4. garyschwartz - october 22nd, 2007 at 1:26 pm

Pat Masson’s comments about the Bedework approach to building community and organizing our project may be over generous (but we thank him nonetheless) as it didn’t really occur to us to go about it another way.

We believed that to be successful our project needed to transcend local objectives and local requirements, be standards-based, and provide enough obvious value that institutions would be motivated to deploy it without having to be “sold”. This doesn’t mean that we thought the community would build itself, but we felt the community should select itself, albeit sometimes with our guidance.

5. ken udas - october 24th, 2007 at 4:51 am

Hello, Very interesting stuff, and really important insights. Where do we look within the “academy” to see what type of impact our activities in OSS and/or OER might have? It seems to me that the impact of projects like Bedework might ultimately be through creating community outside of the institution, to which the institution can later refer. For example the stated goal of the Rensselaer Center for Open Software (this link points to a PDF):

This is the primary goal of The Center: to provide a creative, intellectual and entrepreneurial outlet for students to use the latest open-source software platforms to develop applications that solve societal problems. Moreover, the Center expands upon our commitment in The Rensselaer Plan to provide “… an undergraduate experience that surpasses all others, combining theory and hands-on experience as the means to educate tomorrow’s leaders for technologically based careers.”

is predicated on the cumulative efforts (and occasional courage) of folks like you and many others to take up the lead on OSS projects in environments that might not see the inherent value of such efforts beyond the instrumental contributions it is making to their home institution. Obviously though, on some level, OSS activities strike at an important value within RPI in terms of the Centre’s mission, which ties together OSS and support of civil society.
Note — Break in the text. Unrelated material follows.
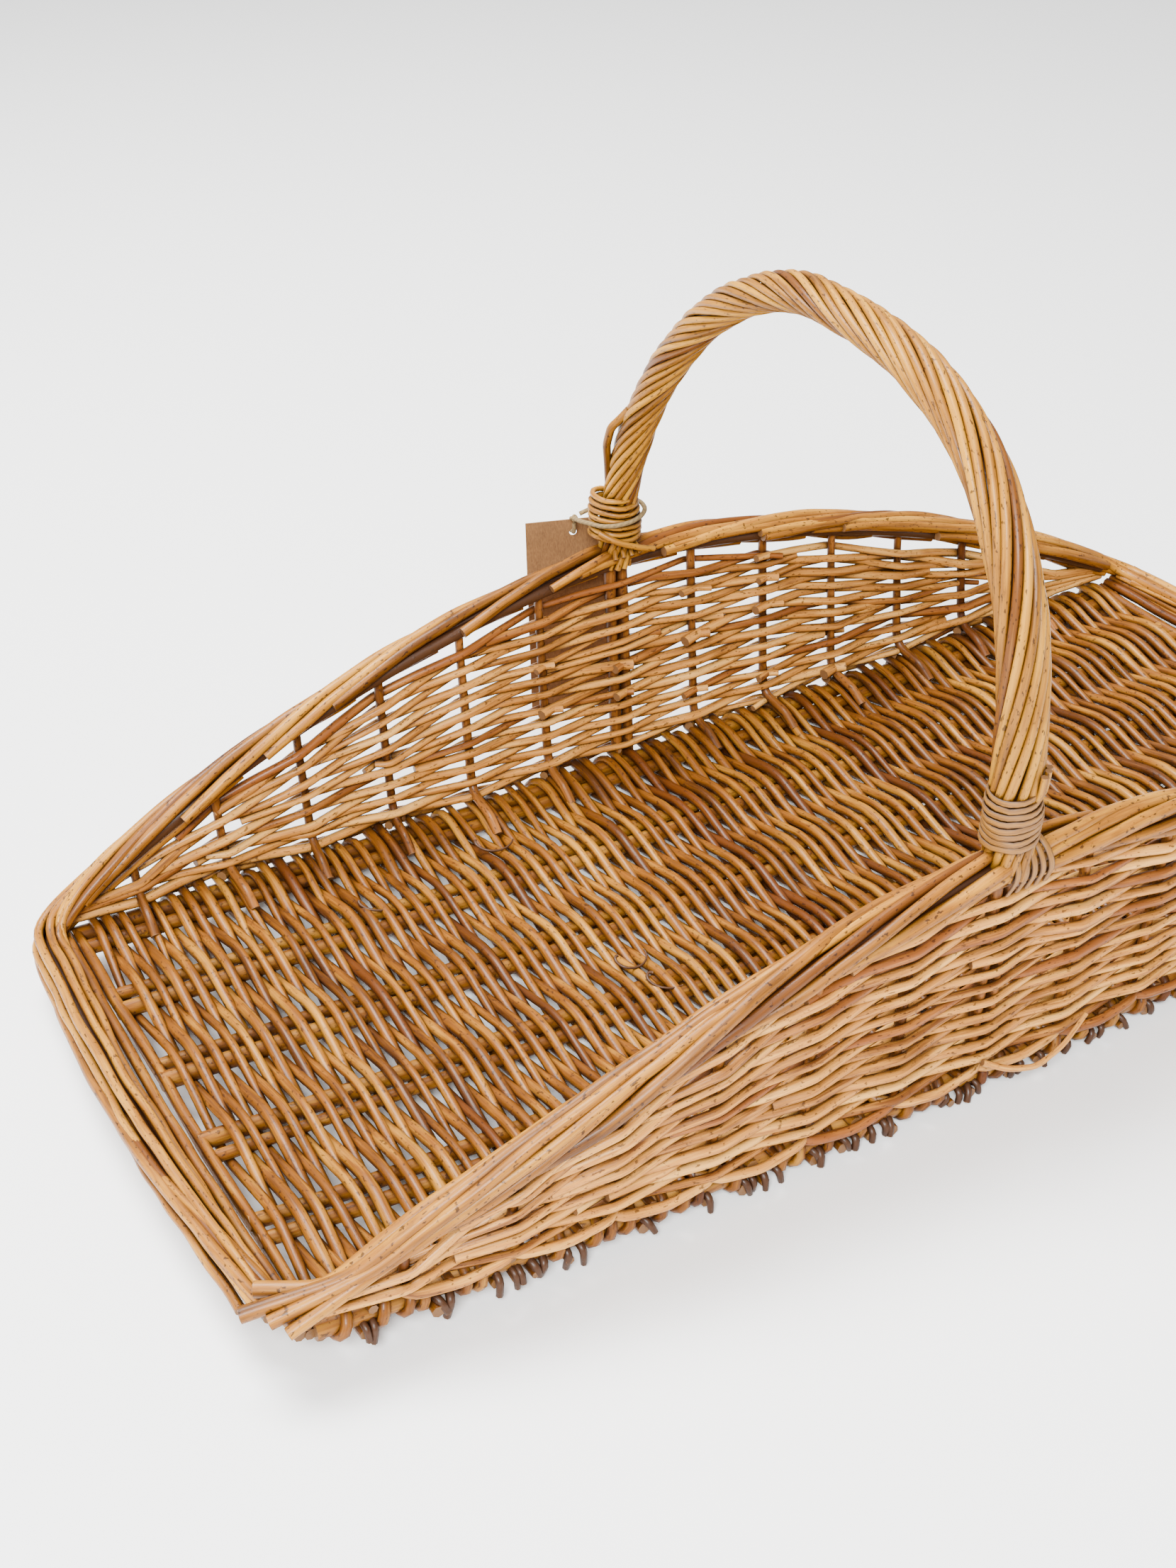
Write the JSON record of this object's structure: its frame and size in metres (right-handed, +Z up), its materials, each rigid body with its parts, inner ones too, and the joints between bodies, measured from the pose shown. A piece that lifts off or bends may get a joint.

The mission of the RCOS is to develop and adapt open software platforms for knowledge and information management in the context of promoting civil societies, both here at home and across the globe. (also from the Centre announcement)

Here is a sort of pragmatic question, has anybody, students or faculty, at RPI or outside, shown interest in contributing to the Bedework effort as part of their academic responsibilities (class, research agenda, internship, etc.)? Would that be seen positively by the Bedework project team at RPI? That is, I am wondering to what extend an “administrative” calendaring project (representing any OSS project) could also directly serve the academic mission of the host university.

6. garyschwartz - october 24th, 2007 at 3:40 pm

To Ken’s question of whether we would welcome the participation of RPI faculty or students in the Bedework project, the answer is a resounding “yes”. There are some barriers to participation, which I will address, but one of aspects of community we were looking to address with Bedework was reconnecting with our own local community at RPI.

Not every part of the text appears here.